Tea or Coffee
And, between you and me, no dinner I ever attended filled the long felt want as that one did. Like the Scotchman who boasted that he had gone to bed perfectly sober, the previous night for the first time in 20 years, and felt none the worse for it next morning—neither did any of us after eating the wholesome food.
A Scotch Banquet.
The only banquet I ever attended in the Old Country was at Greenock, Scotland, in honor of George Wallace, who was leaving home for Winnipeg. Capt. Macpherson, commodore of the famed Gourock Yacht Club, Neil Munro, the novelist, and myself had returned to Gourock from the launching of the Empress of Britain at Govan, on the Clyde, and were enjoying some scones and tea—at least they were—just before dinner, when a message came from Greenock to go up at once. So up we went, and as the three of us entered the big well-filled banqueting room of the Tontine Hotel, there was loud applause for my two friends who were very popular. We had a rattling good time, and the Provost, who presided, learning that I was a Canadian, called upon me to speak at just the right time, and I got off a whole lot of guff which, however, seemed to please the assembled multitude. Why they even laughed immoderately when I told them that they would be greatly disappointed if they should come to Montreal expecting to see only French people, for they would find only about one half of that nationality and the other half Scotch (and after a pause) and soda. I almost laughed at it myself. After the banquet, Col. Tillitson, the banker, gave another, and there were more speeches, and I thanked God that the dawn broke on a beautiful Sabbath morning, when a fellow didn’t have to get up. Scotland is a highly civilized country.
Banquets in Winnipeg.
Banquets in the early days in Winnipeg were occasions for the gathering together of kindred spirits. The St. Andrew’s banquets were largely attended and one could always tell when 1st December came around by seeing the unusual number of dress-suited gentlemen in the places of public resort that morning. St. Andrew was a saint who couldn’t be properly honored in a few hours. The attendance was not exclusively confined to Hielan’men but many of other nationalities gladly joined in the festivities and kept them up with a merry whirl long after “God Save the Queen” had been loyally rendered.
The St. George’s Society also had great gatherings. At one, held in the early ’80’s in the now demolished Royal Arms Hotel, amongst the guests of the evening was Mr. McCroskie, the architect who repaired the hotel at the corner of Main and Broadway, and made it habitable. The old gentleman came togged up in his Sunday best and wore a top hat, which for safety he placed under his chair. As hilarity began to work its way about the table, this fact was whispered around, and a good many jokers of the practical type quietly dropped a plateful of tipsy cake or plum pudding or ice cream and goodness knows what else into the plug hat until it was nearly full to the brim.

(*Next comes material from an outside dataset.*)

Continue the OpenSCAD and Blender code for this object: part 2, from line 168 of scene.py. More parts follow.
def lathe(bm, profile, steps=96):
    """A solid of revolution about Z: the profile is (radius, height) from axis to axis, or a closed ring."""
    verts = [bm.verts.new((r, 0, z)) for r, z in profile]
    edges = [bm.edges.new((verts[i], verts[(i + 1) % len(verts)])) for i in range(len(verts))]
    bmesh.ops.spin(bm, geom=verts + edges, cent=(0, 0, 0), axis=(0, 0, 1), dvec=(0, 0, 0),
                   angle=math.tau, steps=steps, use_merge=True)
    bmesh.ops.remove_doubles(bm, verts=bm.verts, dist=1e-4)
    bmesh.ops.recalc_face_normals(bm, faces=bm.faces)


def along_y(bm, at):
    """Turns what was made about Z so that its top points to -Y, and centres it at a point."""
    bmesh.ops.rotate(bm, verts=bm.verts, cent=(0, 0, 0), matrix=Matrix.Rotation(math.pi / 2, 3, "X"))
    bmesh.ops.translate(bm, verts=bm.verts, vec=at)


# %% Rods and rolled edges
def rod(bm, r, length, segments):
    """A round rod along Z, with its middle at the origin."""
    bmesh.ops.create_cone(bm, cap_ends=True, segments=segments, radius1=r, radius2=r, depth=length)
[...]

Then a devil-may-care party sitting across the table accused the victim of not being an Englishman, and trouble commenced. Enraged at the insult, Mac arose excitably from his seat, hastily grabbed his hat and after a few steps on his way to the door indignantly clapped it, contents and all, on his head. How that slushy stuff did pour down on his head and his shoulders was a caution. Some of us didn’t see the point of the joke—but were silenced by the thunderous laughter that followed.
Bouquets and Brick-Bats and Democracy.
There is never a rose without a thorn. This is official. Bouquets a-plenty have been showered upon me. Sir Thomas White once called me a great national asset—and I am glad he fortunately added the “et”; Collier’s wrote of me as the greatest imprinted wit unbound in Canada, and other dubbed me Ambassador in Chief of the C.P.R., while I have mistakenly been honored by being called the Mark Twain of Canada—save the Mark—and the British, Australasian, American and Canadian press representatives heaped eulogies and showered gifts upon me, and I never got a swelled head over it, because I had experienced bouquets with bricks in them. Once, when I filled the high and dignified position of chairman of the license and police committee in the city of Winnipeg, Chief Murray came to me one day and told me that Schmidt—I think that was his name—had half-a-dozen teams at work and only one license. I instructed him to make Mr. Schmidt, if that was his name, take out a license for each and every team, and the order was promptly and strictly carried out. The matter escaped my mind altogether, until one bright afternoon when entering a street car amongst whose passengers were several ladies of my intimate acquaintance. After bidding them the time of day, I went to a seat forward, where a fat German in a partially intoxicated condition was lolling. As I neared him, he a little gruffly wanted to know if I was Alderman Ham. Imagining he was one of the free and independent electors of Fort Rouge, which ward I was chosen to represent, I pulled down my vest, puffed out by bosom like a pouter pigeon, and courteously acknowledged that I was—in the blessed hope of securing an additional vote at the approaching election. But it’s the unexpected that always happens. He leered at me and shouted, so that everybody in the car could hear:
“You are, eh? Well, you are a damned old stinker.”